I figured that the cow would still be there and with her that bull. We come through a poplar patch on the top end of the flat and there he is, sun bouncing off his massive horns. We dismount and I get Randy set up on a rest, the shot is about 175 yards, he shoots and the moose goes down.
We take a few minutes to congratulate each other and then the work starts.
The next few days are fairly uneventful. We are seeing a moose every day but nothing to Tom's standards. We head in all directions from camp and after a few days we are starting to get a little discouraged. Finally, one evening, after we have just spent a few hours glassing a small meadow, I decide to check out another little flat before it gets too dark. We mount up and head in the direction of camp. In the long brush flat above the horse pasture, we ride up on a cow. She is about 75 yards away, and, with the wind right and the light fading, she isn't too worried about us. I make a few bull calls and sure enough to our right a little bull comes charging out of the timber, stops, sniffs and keeps coming. I quickly get Tom off his horse and his gun out of the scabbard. He tells me that the bull is too small; he would like a bigger one. Fair enough I say, but let's just hang out for a bit and see what happens. The little bugger sure is brave, he keeps coming closer and closer, 50 yards….45….40 … I start to worry. I tell Tom to be ready in case the moose feels like we are a threat. I pull out my gun too for back-up. Finally, at about 20 yards, he stops and stares at us. I start to yell to get him to back off, and finally he does and walks back to his cow. We mount up and ride home with a good story over dinner.

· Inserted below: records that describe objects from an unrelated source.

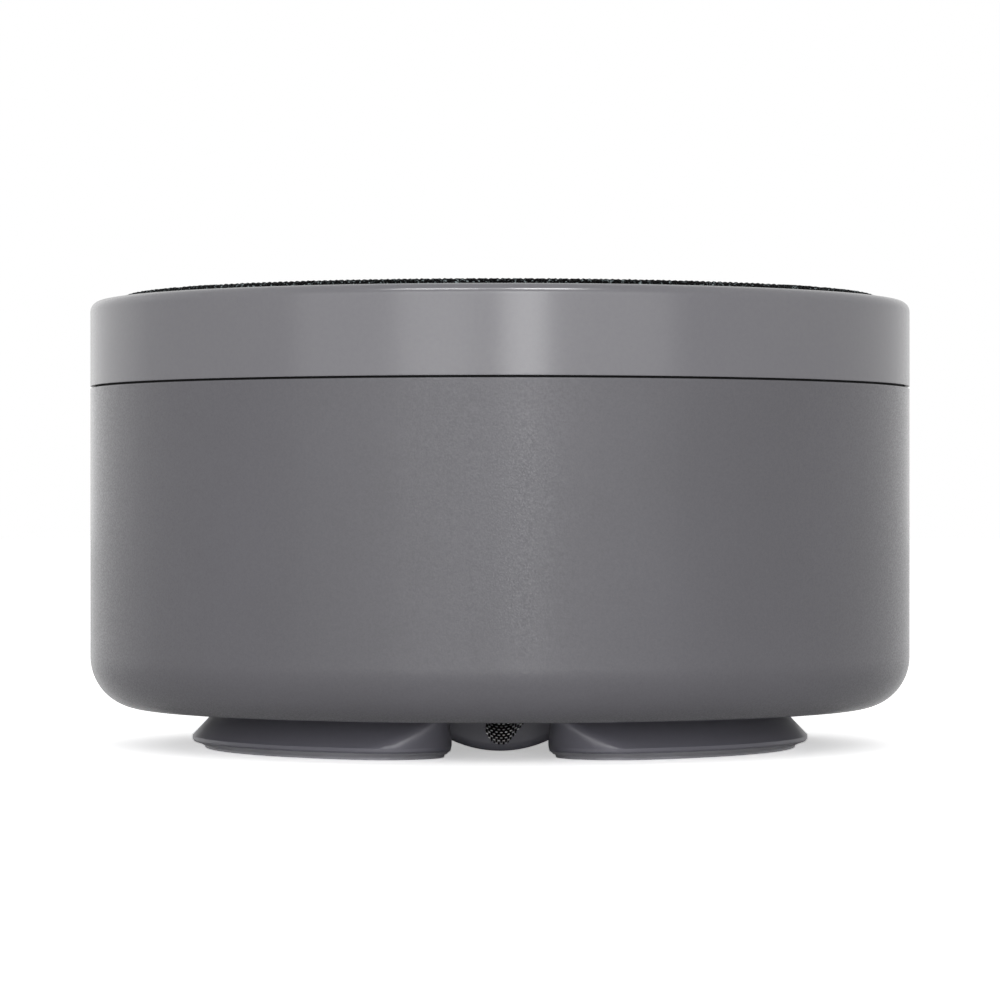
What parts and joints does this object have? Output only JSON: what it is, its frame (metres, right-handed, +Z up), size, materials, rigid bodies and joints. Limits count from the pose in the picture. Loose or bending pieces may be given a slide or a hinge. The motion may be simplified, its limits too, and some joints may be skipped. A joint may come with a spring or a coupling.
{
  "type": "smart speaker",
  "caption": "Compact round table-top smart speaker with a cloth-covered top grille, satin top ring, three flared feet and a bass port below.",
  "frame": {"origin": "centre of the speaker's footprint, on the surface that it stands on", "axes": "+Z up; the front, with the mesh window of the bass port, faces -Y; +X is to the right of a viewer in front; the power inlet and the mute switch face +Y"},
  "size_m": [0.1, 0.1, 0.0549],
  "materials": {
    "housing_grey": "matte",
    "ring_grey": "satin",
    "seam_rubber": "matte",
    "cloth_black": "matte",
    "inner_black": "matte",
    "base_grey": "satin",
    "pad_rubber": "matte",
    "mesh_wire": "satin",
    "screw_steel": "satin",
    "seal_foam": "matte",
    "magnet_steel": "satin",
    "ballast_steel": "matte",
    "ferrite": "matte",
    "coil_copper": "satin",
    "former_film": "satin",
    "cone_paper": "matte",
    "surround_rubber": "matte",
    "spider_cloth": "matte",
    "terminal_board": "matte",
    "wire_jacket": "satin",
    "board_green": "satin",
    "chip_black": "matte",
    "thermal_silicone": "matte",
    "shield_tin": "satin",
    "slider_grey": "satin",
    "ribbon_amber": "satin",
    "socket_cream": "matte",
    "mic_gold": "satin",
    "light_white": "gloss",
    "light_clear": "gloss"
  },
  "bodies": {
    "housing": {"body_shell": "housing_grey", "top_ring": "ring_grey", "seam_gasket": "seam_rubber", "top_cloth": "cloth_black", "grille_plate": "inner_black", "bottom_cover": "base_grey", "foot_front_left": "base_grey", "foot_front_right": "base_grey", "foot_rear": "base_grey", "pad_front_left": "pad_rubber", "pad_front_right": "pad_rubber", "pad_rear": "pad_rubber", "port_pod": "base_grey", "port_mesh": "mesh_wire", "port_tube": "inner_black", "base_screws": "screw_steel", "baffle": "inner_black", "chamber_cup": "inner_black", "chamber_seal": "seal_foam", "baffle_screws": "screw_steel", "shell_screws": "screw_steel", "driver_gasket": "seal_foam", "driver_basket": "inner_black", "driver_screws": "screw_steel", "top_plate": "magnet_steel", "magnet": "ferrite", "yoke": "magnet_steel", "surround": "surround_rubber", "spider": "spider_cloth", "terminal_strip": "terminal_board", "speaker_wires": "wire_jacket", "wire_grommet": "seal_foam", "main_board": "board_green", "board_screws": "screw_steel", "processor": "chip_black", "thermal_pad": "thermal_silicone", "ballast_ring": "ballast_steel", "shield_can": "shield_tin", "power_coils": "chip_black", "power_socket": "shield_tin", "mute_switch": "inner_black", "ribbon_cable": "ribbon_amber", "ribbon_sockets": "socket_cream", "mic_board": "board_green", "mic_board_screws": "screw_steel", "microphones": "mic_gold", "mic_seals": "seal_foam", "status_lights": "light_white", "light_guides": "light_clear", "radio_antennas": "ribbon_amber"},
    "cone_assembly": {"coil_former": "former_film", "voice_coil": "coil_copper", "cone": "cone_paper", "dust_cap": "cone_paper"},
    "mute_knob": {"mute_slider": "slider_grey"}
  },
  "joints": [
    {"name": "cone_travel", "type": "slide", "parent": "housing", "child": "cone_assembly", "axis": [0, 0, 1], "range_m": [-0.0015, 0.0015], "stiffness_N_per_m": 900, "deforming": ["surround", "spider"]},
    {"name": "mute_slide", "type": "slide", "parent": "housing", "child": "mute_knob", "axis": [-1, 0, 0], "range_m": [0, 0.002]}
  ]
}
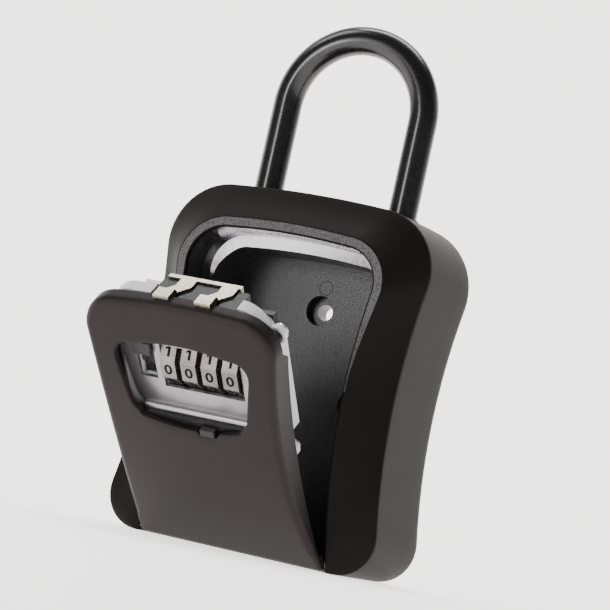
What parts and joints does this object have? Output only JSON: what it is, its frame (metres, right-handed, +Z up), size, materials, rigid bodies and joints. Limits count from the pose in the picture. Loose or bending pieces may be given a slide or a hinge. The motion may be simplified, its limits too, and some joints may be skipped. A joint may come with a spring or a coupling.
{
  "type": "key lock box",
  "caption": "Waisted key lock box with a U shackle, and a bottom-hinged door that carries number dials, a twin-headed latch, an open button and a sliding shutter.",
  "frame": {"origin": "on the base plane, on the left-right plane of symmetry, on the plane of the shackle's bow", "axes": "+Z up along the shackle's legs, the door's front faces -Y and the wall side faces +Y, +X to the right seen from the front"},
  "size_m": [0.0798, 0.0941, 0.1481],
  "materials": {
    "case_paint": "satin black powder coat over a cast zinc case",
    "panel_paint": "fine textured dark grey coat",
    "door_paint": "satin black coat on a cast zinc cover",
    "shackle_coat": "gloss black coat on a hardened steel bar",
    "satin_silver": "satin silver",
    "dial_nickel": "nickel with engraved black numbers",
    "latch_nickel": "warm nickel",
    "steel": "bright zinc plate",
    "spring_steel": "plain spring steel",
    "sleeve_brass": "turned brass",
    "grey_plastic": "light grey moulding",
    "black_plastic": "black moulding, slight sheen"
  },
  "bodies": {
    "case": {"case_shell": "case_paint", "back_panel": "panel_paint", "back_panel_screws": "steel", "hinge_pin": "steel"},
    "shackle": {"shackle": "shackle_coat"},
    "lock_plate": {"shackle_lock_plate": "steel"},
    "door": {"door_cover": "door_paint", "shutter_guide": "black_plastic", "dial_plate": "satin_silver", "lock_housing": "grey_plastic", "latch_block": "black_plastic", "rear_cover": "black_plastic", "housing_screws": "steel", "rear_cover_screws": "steel", "dial_shaft": "steel", "detent_spring": "spring_steel", "latch_spring": "spring_steel"},
    "latch": {"latch_bolt": "latch_nickel", "open_button": "black_plastic"},
    "shutter": {"shutter": "black_plastic"},
    "code_lever": {"code_change_lever": "latch_nickel"},
    "dial_1_set": {"dial_1": "dial_nickel", "dial_sleeve_1": "sleeve_brass"},
    "dial_2_set": {"dial_2": "dial_nickel", "dial_sleeve_2": "sleeve_brass"},
    "dial_3_set": {"dial_3": "dial_nickel", "dial_sleeve_3": "sleeve_brass"},
    "dial_4_set": {"dial_4": "dial_nickel", "dial_sleeve_4": "sleeve_brass"}
  },
  "joints": [
    {"name": "shackle_slide", "type": "slide", "parent": "case", "child": "shackle", "axis": [0, 0, 1], "range_m": [0, 0.01]},
    {"name": "shackle_lock_slide", "type": "slide", "parent": "case", "child": "lock_plate", "axis": [1, 0, 0], "range_m": [0, 0.0046]},
    {"name": "door_hinge", "type": "hinge", "parent": "case", "child": "door", "pos_m": [0, -0.016, 0.0023], "axis": [1, 0, 0], "range_deg": [-43, 37]},
    {"name": "latch_slide", "type": "slide", "parent": "door", "child": "latch", "axis": [0, 0.682, -0.7314], "range_m": [0, 0.0035], "stiffness_N_per_m": 400, "springref_m": -0.006},
    {"name": "shutter_slide", "type": "hinge", "parent": "door", "child": "shutter", "pos_m": [0, 0.08817, 0.1771], "axis": [-1, 0, 0], "range_deg": [0, 6.6]},
    {"name": "code_change_slide", "type": "slide", "parent": "door", "child": "code_lever", "axis": [0, -0.682, 0.7314], "range_m": [0, 0.004]},
    {"name": "dial_1_turn", "type": "hinge", "parent": "door", "child": "dial_1_set", "pos_m": [-0.0064, -0.05595, 0.04749], "axis": [1, 0, 0], "continuous": true},
    {"name": "dial_2_turn", "type": "hinge", "parent": "door", "child": "dial_2_set", "pos_m": [-0.0005, -0.05595, 0.04749], "axis": [1, 0, 0], "continuous": true},
    {"name": "dial_3_turn", "type": "hinge", "parent": "door", "child": "dial_3_set", "pos_m": [0.0054, -0.05595, 0.04749], "axis": [1, 0, 0], "continuous": true},
    {"name": "dial_4_turn", "type": "hinge", "parent": "door", "child": "dial_4_set", "pos_m": [0.0113, -0.05595, 0.04749], "axis": [1, 0, 0], "continuous": true}
  ]
}
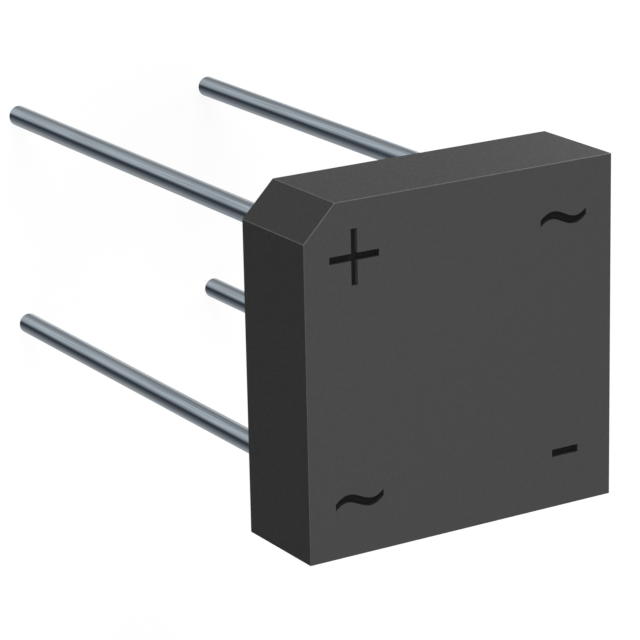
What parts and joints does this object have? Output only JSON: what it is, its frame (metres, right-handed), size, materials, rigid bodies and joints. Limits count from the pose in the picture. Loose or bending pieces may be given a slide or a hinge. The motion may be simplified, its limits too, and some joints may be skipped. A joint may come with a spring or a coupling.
{
  "type": "bridge rectifier",
  "caption": "Square single-phase bridge rectifier: a black moulded cup with sunk polarity marks and a bevelled corner, filled with resin round a diode ring, on long round wire leads.",
  "frame": {"origin": "middle of the seating plane, which is the open rim of the case, on the middle of the lead pattern", "axes": "+Z out of the marked face, with the leads along -Z; +X and +Y along the case's sides, so that the bevelled positive corner is at -X +Y and the negative lead at +X -Y"},
  "size_m": [0.0152, 0.0152, 0.0302],
  "materials": {
    "moulded_case": "fine matt moulding",
    "potting_resin": "cast, satin",
    "tinned_copper": "hot tin dipped",
    "copper_strip": "rolled bare copper",
    "silicon": "lapped and glass passivated",
    "solder": "reflowed, dull"
  },
  "bodies": {
    "root": {"case": "moulded_case", "potting": "potting_resin", "lead_plus": "tinned_copper", "lead_minus": "tinned_copper", "lead_ac_a": "tinned_copper", "lead_ac_b": "tinned_copper", "strip_plus": "copper_strip", "strip_minus": "copper_strip", "strip_ac_a": "copper_strip", "strip_ac_b": "copper_strip", "chip_plus_a": "silicon", "chip_plus_b": "silicon", "chip_minus_a": "silicon", "chip_minus_b": "silicon", "solder_plus_a_lower": "solder", "solder_plus_a_upper": "solder", "solder_plus_b_lower": "solder", "solder_plus_b_upper": "solder", "solder_minus_a_lower": "solder", "solder_minus_a_upper": "solder", "solder_minus_b_lower": "solder", "solder_minus_b_upper": "solder", "solder_lead_plus": "solder", "solder_lead_minus": "solder", "solder_lead_ac_a": "solder", "solder_lead_ac_b": "solder"}
  },
  "joints": []
}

After all that excitement, things were quiet again for a few days , but finally towards the end of the hunt I decide to go back to where Randy got his moose. I figure the pressure will have died down and the moose will be back, and how right I was. We came in at the same angle that we did on the day that Randy got his moose and low and behold there was another big guy in the same spot that Randy's moose had been. But he knows we are there, and turns and slowly starts walking away. I tell Tom to follow me because I know that it opens up on the other side of the little island of trees, and I am hoping that the moose stopped in the shelter of the island. We make our way around the island and, just as I expected, there he is - but a little farther away then I was hoping. And he has four buddies with him, all very large bulls. Tom picks the one he wants, I give a cow call and the big guy stops. Tom takes his shot free-hand about 250 yards. Needless to say, I was worried about a long freehand shot like that, but the monster goes down first shot. WOW. Great end to a great hunt!